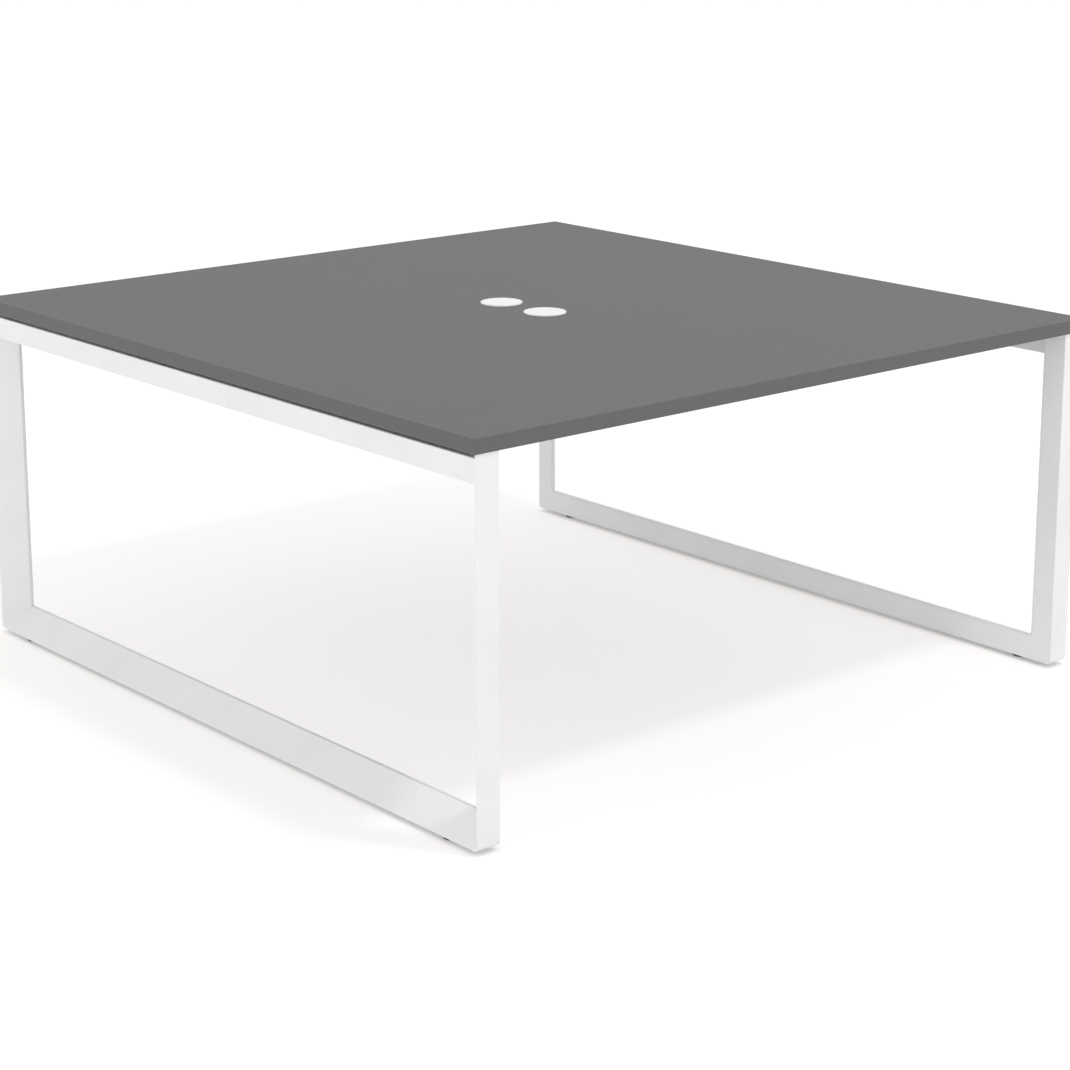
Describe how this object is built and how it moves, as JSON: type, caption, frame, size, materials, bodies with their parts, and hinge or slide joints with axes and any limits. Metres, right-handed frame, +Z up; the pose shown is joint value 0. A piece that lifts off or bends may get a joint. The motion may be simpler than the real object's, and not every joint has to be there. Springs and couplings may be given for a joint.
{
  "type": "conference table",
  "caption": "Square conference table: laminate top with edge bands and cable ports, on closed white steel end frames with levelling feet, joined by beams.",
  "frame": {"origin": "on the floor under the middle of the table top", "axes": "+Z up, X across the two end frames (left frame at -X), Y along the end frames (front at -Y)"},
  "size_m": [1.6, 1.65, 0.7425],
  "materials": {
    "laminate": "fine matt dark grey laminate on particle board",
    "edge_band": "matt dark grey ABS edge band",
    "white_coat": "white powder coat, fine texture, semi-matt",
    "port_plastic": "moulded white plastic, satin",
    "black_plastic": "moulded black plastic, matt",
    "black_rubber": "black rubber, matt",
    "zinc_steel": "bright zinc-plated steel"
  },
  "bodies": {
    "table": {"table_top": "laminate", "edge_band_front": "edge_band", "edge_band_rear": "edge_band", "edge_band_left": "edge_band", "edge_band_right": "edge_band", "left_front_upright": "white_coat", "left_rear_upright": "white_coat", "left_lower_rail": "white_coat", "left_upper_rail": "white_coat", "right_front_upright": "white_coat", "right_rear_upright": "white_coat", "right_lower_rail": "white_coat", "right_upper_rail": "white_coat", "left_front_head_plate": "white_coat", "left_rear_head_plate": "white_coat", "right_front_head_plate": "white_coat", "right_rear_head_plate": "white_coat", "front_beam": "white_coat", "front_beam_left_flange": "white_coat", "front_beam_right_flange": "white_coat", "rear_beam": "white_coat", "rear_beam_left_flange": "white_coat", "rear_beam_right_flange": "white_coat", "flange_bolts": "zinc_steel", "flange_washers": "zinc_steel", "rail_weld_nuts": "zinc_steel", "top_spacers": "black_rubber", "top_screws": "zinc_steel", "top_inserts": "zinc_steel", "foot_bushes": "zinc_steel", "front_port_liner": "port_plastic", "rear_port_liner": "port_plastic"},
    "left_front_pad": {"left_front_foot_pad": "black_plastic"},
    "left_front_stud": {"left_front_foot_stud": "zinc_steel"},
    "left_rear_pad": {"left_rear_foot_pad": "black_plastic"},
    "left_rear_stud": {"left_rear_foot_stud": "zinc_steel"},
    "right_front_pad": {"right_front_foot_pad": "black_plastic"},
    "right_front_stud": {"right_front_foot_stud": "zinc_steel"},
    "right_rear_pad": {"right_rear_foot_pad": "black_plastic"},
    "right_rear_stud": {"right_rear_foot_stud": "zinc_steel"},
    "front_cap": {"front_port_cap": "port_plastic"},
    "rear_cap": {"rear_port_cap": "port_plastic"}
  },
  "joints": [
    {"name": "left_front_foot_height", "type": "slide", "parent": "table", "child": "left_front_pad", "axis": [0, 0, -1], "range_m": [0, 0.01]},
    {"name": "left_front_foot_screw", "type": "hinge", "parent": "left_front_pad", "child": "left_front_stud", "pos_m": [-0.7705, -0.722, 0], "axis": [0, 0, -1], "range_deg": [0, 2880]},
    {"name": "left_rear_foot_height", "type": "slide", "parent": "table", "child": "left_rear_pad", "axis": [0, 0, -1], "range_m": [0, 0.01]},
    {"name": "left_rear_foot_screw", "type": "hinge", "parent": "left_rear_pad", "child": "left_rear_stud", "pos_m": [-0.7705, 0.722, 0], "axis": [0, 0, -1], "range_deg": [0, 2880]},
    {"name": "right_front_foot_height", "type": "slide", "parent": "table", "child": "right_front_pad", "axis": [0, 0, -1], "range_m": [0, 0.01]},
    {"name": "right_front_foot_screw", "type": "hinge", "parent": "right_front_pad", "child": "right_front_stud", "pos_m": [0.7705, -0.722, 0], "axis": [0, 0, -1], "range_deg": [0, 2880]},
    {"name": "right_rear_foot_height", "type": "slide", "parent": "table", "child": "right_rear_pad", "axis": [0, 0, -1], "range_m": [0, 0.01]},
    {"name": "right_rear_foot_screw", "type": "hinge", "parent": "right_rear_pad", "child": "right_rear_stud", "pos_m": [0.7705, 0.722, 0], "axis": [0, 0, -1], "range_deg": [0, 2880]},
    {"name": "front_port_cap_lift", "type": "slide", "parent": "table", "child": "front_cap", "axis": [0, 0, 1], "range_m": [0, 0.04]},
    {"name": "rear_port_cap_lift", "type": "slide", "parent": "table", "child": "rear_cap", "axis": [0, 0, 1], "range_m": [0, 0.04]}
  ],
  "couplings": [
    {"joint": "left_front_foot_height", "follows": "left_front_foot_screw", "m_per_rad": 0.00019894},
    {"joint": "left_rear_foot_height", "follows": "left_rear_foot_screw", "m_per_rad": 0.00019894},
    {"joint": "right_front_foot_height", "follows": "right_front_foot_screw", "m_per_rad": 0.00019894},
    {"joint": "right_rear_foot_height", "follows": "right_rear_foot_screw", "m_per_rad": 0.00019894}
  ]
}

◇ ◇ ◇ ◇ ◇

* [YOUR GOAL]: Reproduce all data above, unchanged.

* [FINAL RESULT]:
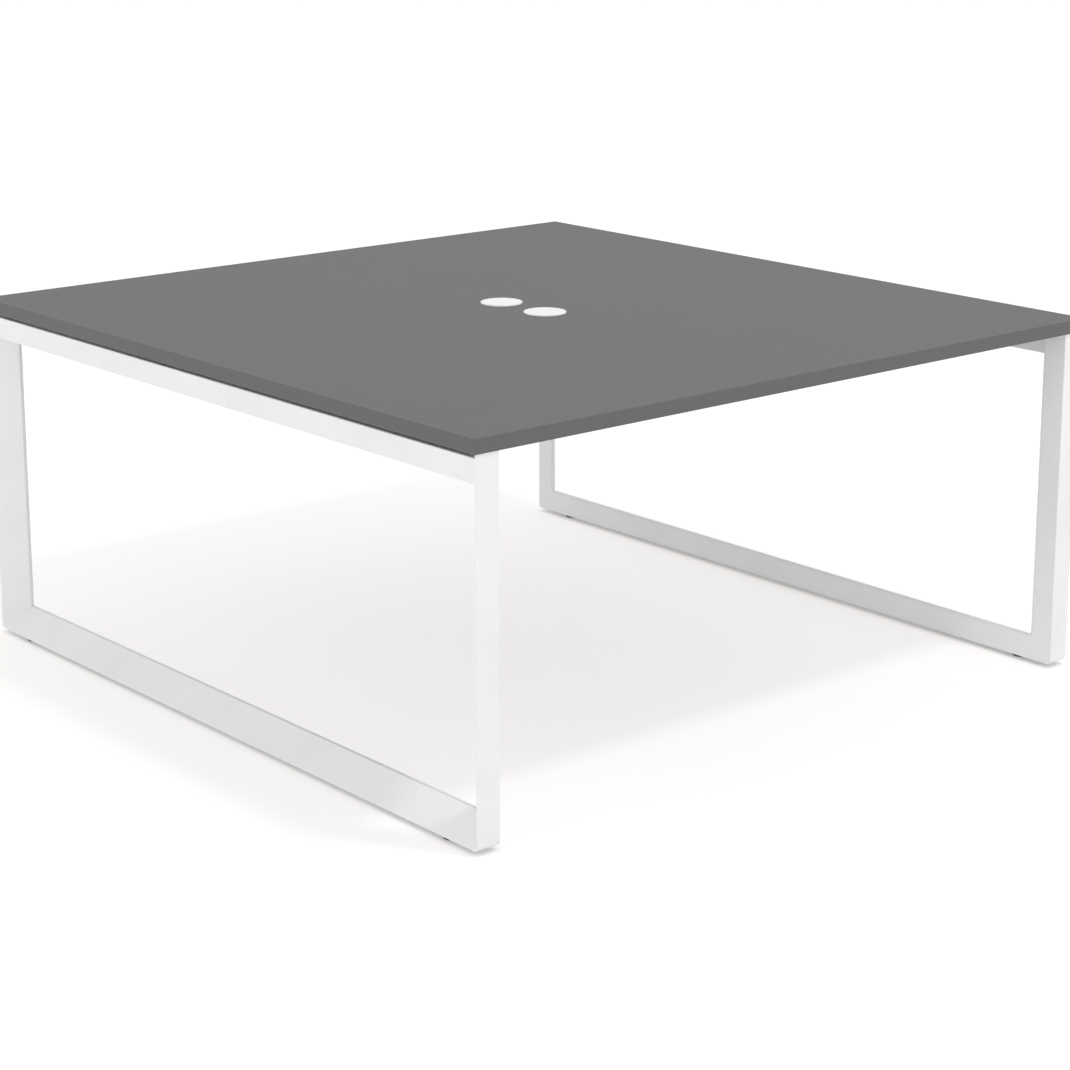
Describe how this object is built and how it moves, as JSON: type, caption, frame, size, materials, bodies with their parts, and hinge or slide joints with axes and any limits. Metres, right-handed frame, +Z up; the pose shown is joint value 0. A piece that lifts off or bends may get a joint. The motion may be simpler than the real object's, and not every joint has to be there. Springs and couplings may be given for a joint.
{
  "type": "conference table",
  "caption": "Square conference table: laminate top with edge bands and cable ports, on closed white steel end frames with levelling feet, joined by beams.",
  "frame": {"origin": "on the floor under the middle of the table top", "axes": "+Z up, X across the two end frames (left frame at -X), Y along the end frames (front at -Y)"},
  "size_m": [1.6, 1.65, 0.7425],
  "materials": {
    "laminate": "fine matt dark grey laminate on particle board",
    "edge_band": "matt dark grey ABS edge band",
    "white_coat": "white powder coat, fine texture, semi-matt",
    "port_plastic": "moulded white plastic, satin",
    "black_plastic": "moulded black plastic, matt",
    "black_rubber": "black rubber, matt",
    "zinc_steel": "bright zinc-plated steel"
  },
  "bodies": {
    "table": {"table_top": "laminate", "edge_band_front": "edge_band", "edge_band_rear": "edge_band", "edge_band_left": "edge_band", "edge_band_right": "edge_band", "left_front_upright": "white_coat", "left_rear_upright": "white_coat", "left_lower_rail": "white_coat", "left_upper_rail": "white_coat", "right_front_upright": "white_coat", "right_rear_upright": "white_coat", "right_lower_rail": "white_coat", "right_upper_rail": "white_coat", "left_front_head_plate": "white_coat", "left_rear_head_plate": "white_coat", "right_front_head_plate": "white_coat", "right_rear_head_plate": "white_coat", "front_beam": "white_coat", "front_beam_left_flange": "white_coat", "front_beam_right_flange": "white_coat", "rear_beam": "white_coat", "rear_beam_left_flange": "white_coat", "rear_beam_right_flange": "white_coat", "flange_bolts": "zinc_steel", "flange_washers": "zinc_steel", "rail_weld_nuts": "zinc_steel", "top_spacers": "black_rubber", "top_screws": "zinc_steel", "top_inserts": "zinc_steel", "foot_bushes": "zinc_steel", "front_port_liner": "port_plastic", "rear_port_liner": "port_plastic"},
    "left_front_pad": {"left_front_foot_pad": "black_plastic"},
    "left_front_stud": {"left_front_foot_stud": "zinc_steel"},
    "left_rear_pad": {"left_rear_foot_pad": "black_plastic"},
    "left_rear_stud": {"left_rear_foot_stud": "zinc_steel"},
    "right_front_pad": {"right_front_foot_pad": "black_plastic"},
    "right_front_stud": {"right_front_foot_stud": "zinc_steel"},
    "right_rear_pad": {"right_rear_foot_pad": "black_plastic"},
    "right_rear_stud": {"right_rear_foot_stud": "zinc_steel"},
    "front_cap": {"front_port_cap": "port_plastic"},
    "rear_cap": {"rear_port_cap": "port_plastic"}
  },
  "joints": [
    {"name": "left_front_foot_height", "type": "slide", "parent": "table", "child": "left_front_pad", "axis": [0, 0, -1], "range_m": [0, 0.01]},
    {"name": "left_front_foot_screw", "type": "hinge", "parent": "left_front_pad", "child": "left_front_stud", "pos_m": [-0.7705, -0.722, 0], "axis": [0, 0, -1], "range_deg": [0, 2880]},
    {"name": "left_rear_foot_height", "type": "slide", "parent": "table", "child": "left_rear_pad", "axis": [0, 0, -1], "range_m": [0, 0.01]},
    {"name": "left_rear_foot_screw", "type": "hinge", "parent": "left_rear_pad", "child": "left_rear_stud", "pos_m": [-0.7705, 0.722, 0], "axis": [0, 0, -1], "range_deg": [0, 2880]},
    {"name": "right_front_foot_height", "type": "slide", "parent": "table", "child": "right_front_pad", "axis": [0, 0, -1], "range_m": [0, 0.01]},
    {"name": "right_front_foot_screw", "type": "hinge", "parent": "right_front_pad", "child": "right_front_stud", "pos_m": [0.7705, -0.722, 0], "axis": [0, 0, -1], "range_deg": [0, 2880]},
    {"name": "right_rear_foot_height", "type": "slide", "parent": "table", "child": "right_rear_pad", "axis": [0, 0, -1], "range_m": [0, 0.01]},
    {"name": "right_rear_foot_screw", "type": "hinge", "parent": "right_rear_pad", "child": "right_rear_stud", "pos_m": [0.7705, 0.722, 0], "axis": [0, 0, -1], "range_deg": [0, 2880]},
    {"name": "front_port_cap_lift", "type": "slide", "parent": "table", "child": "front_cap", "axis": [0, 0, 1], "range_m": [0, 0.04]},
    {"name": "rear_port_cap_lift", "type": "slide", "parent": "table", "child": "rear_cap", "axis": [0, 0, 1], "range_m": [0, 0.04]}
  ],
  "couplings": [
    {"joint": "left_front_foot_height", "follows": "left_front_foot_screw", "m_per_rad": 0.00019894},
    {"joint": "left_rear_foot_height", "follows": "left_rear_foot_screw", "m_per_rad": 0.00019894},
    {"joint": "right_front_foot_height", "follows": "right_front_foot_screw", "m_per_rad": 0.00019894},
    {"joint": "right_rear_foot_height", "follows": "right_rear_foot_screw", "m_per_rad": 0.00019894}
  ]
}